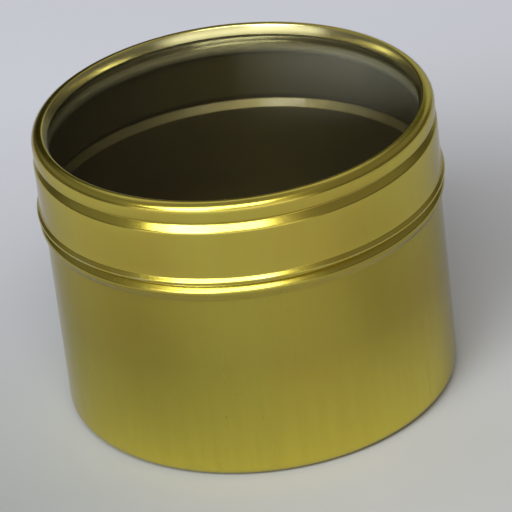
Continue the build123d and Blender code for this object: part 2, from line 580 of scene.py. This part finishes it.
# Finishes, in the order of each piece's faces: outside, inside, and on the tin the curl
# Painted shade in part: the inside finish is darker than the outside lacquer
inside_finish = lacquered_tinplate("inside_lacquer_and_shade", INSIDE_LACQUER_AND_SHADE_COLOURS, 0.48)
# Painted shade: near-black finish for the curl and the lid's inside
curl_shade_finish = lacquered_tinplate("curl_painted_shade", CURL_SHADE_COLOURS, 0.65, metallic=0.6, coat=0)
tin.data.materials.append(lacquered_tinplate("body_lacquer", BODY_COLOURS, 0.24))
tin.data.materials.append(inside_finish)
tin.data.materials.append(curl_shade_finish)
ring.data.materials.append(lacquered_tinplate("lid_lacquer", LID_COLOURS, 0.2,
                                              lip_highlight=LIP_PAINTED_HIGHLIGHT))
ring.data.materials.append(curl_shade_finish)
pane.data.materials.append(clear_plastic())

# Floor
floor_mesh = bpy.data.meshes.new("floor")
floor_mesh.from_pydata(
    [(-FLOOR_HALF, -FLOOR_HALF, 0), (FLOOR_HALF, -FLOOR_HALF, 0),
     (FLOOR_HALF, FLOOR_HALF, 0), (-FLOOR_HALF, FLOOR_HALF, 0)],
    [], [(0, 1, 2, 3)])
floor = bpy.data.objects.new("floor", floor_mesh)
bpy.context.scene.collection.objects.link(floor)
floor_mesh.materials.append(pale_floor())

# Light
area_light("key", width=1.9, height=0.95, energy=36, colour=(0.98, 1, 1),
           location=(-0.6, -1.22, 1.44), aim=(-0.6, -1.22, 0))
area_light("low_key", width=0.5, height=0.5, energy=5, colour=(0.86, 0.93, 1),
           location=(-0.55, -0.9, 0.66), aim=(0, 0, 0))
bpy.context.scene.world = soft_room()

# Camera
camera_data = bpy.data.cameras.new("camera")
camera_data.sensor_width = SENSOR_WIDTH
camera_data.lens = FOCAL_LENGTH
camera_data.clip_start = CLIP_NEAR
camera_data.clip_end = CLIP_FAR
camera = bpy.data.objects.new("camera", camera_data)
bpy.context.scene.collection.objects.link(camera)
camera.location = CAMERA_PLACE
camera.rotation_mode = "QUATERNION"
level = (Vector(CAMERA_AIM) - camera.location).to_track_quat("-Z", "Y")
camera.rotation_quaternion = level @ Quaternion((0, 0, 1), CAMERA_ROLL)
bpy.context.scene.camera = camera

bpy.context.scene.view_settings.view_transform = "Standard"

:::::

Restate the listing above word for word.

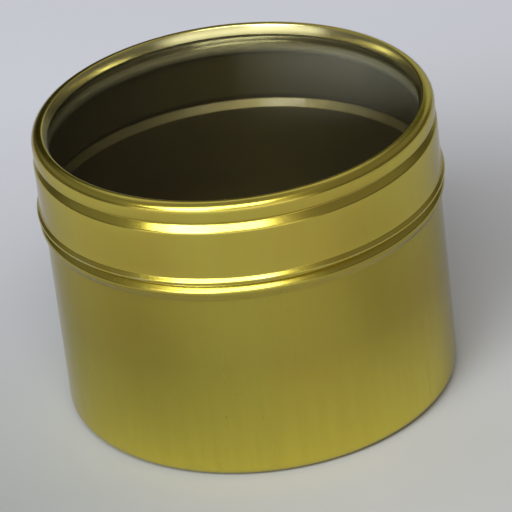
Continue the build123d and Blender code for this object: part 2, from line 580 of scene.py. This part finishes it.
# Finishes, in the order of each piece's faces: outside, inside, and on the tin the curl
# Painted shade in part: the inside finish is darker than the outside lacquer
inside_finish = lacquered_tinplate("inside_lacquer_and_shade", INSIDE_LACQUER_AND_SHADE_COLOURS, 0.48)
# Painted shade: near-black finish for the curl and the lid's inside
curl_shade_finish = lacquered_tinplate("curl_painted_shade", CURL_SHADE_COLOURS, 0.65, metallic=0.6, coat=0)
tin.data.materials.append(lacquered_tinplate("body_lacquer", BODY_COLOURS, 0.24))
tin.data.materials.append(inside_finish)
tin.data.materials.append(curl_shade_finish)
ring.data.materials.append(lacquered_tinplate("lid_lacquer", LID_COLOURS, 0.2,
                                              lip_highlight=LIP_PAINTED_HIGHLIGHT))
ring.data.materials.append(curl_shade_finish)
pane.data.materials.append(clear_plastic())

# Floor
floor_mesh = bpy.data.meshes.new("floor")
floor_mesh.from_pydata(
    [(-FLOOR_HALF, -FLOOR_HALF, 0), (FLOOR_HALF, -FLOOR_HALF, 0),
     (FLOOR_HALF, FLOOR_HALF, 0), (-FLOOR_HALF, FLOOR_HALF, 0)],
    [], [(0, 1, 2, 3)])
floor = bpy.data.objects.new("floor", floor_mesh)
bpy.context.scene.collection.objects.link(floor)
floor_mesh.materials.append(pale_floor())

# Light
area_light("key", width=1.9, height=0.95, energy=36, colour=(0.98, 1, 1),
           location=(-0.6, -1.22, 1.44), aim=(-0.6, -1.22, 0))
area_light("low_key", width=0.5, height=0.5, energy=5, colour=(0.86, 0.93, 1),
           location=(-0.55, -0.9, 0.66), aim=(0, 0, 0))
bpy.context.scene.world = soft_room()

# Camera
camera_data = bpy.data.cameras.new("camera")
camera_data.sensor_width = SENSOR_WIDTH
camera_data.lens = FOCAL_LENGTH
camera_data.clip_start = CLIP_NEAR
camera_data.clip_end = CLIP_FAR
camera = bpy.data.objects.new("camera", camera_data)
bpy.context.scene.collection.objects.link(camera)
camera.location = CAMERA_PLACE
camera.rotation_mode = "QUATERNION"
level = (Vector(CAMERA_AIM) - camera.location).to_track_quat("-Z", "Y")
camera.rotation_quaternion = level @ Quaternion((0, 0, 1), CAMERA_ROLL)
bpy.context.scene.camera = camera

bpy.context.scene.view_settings.view_transform = "Standard"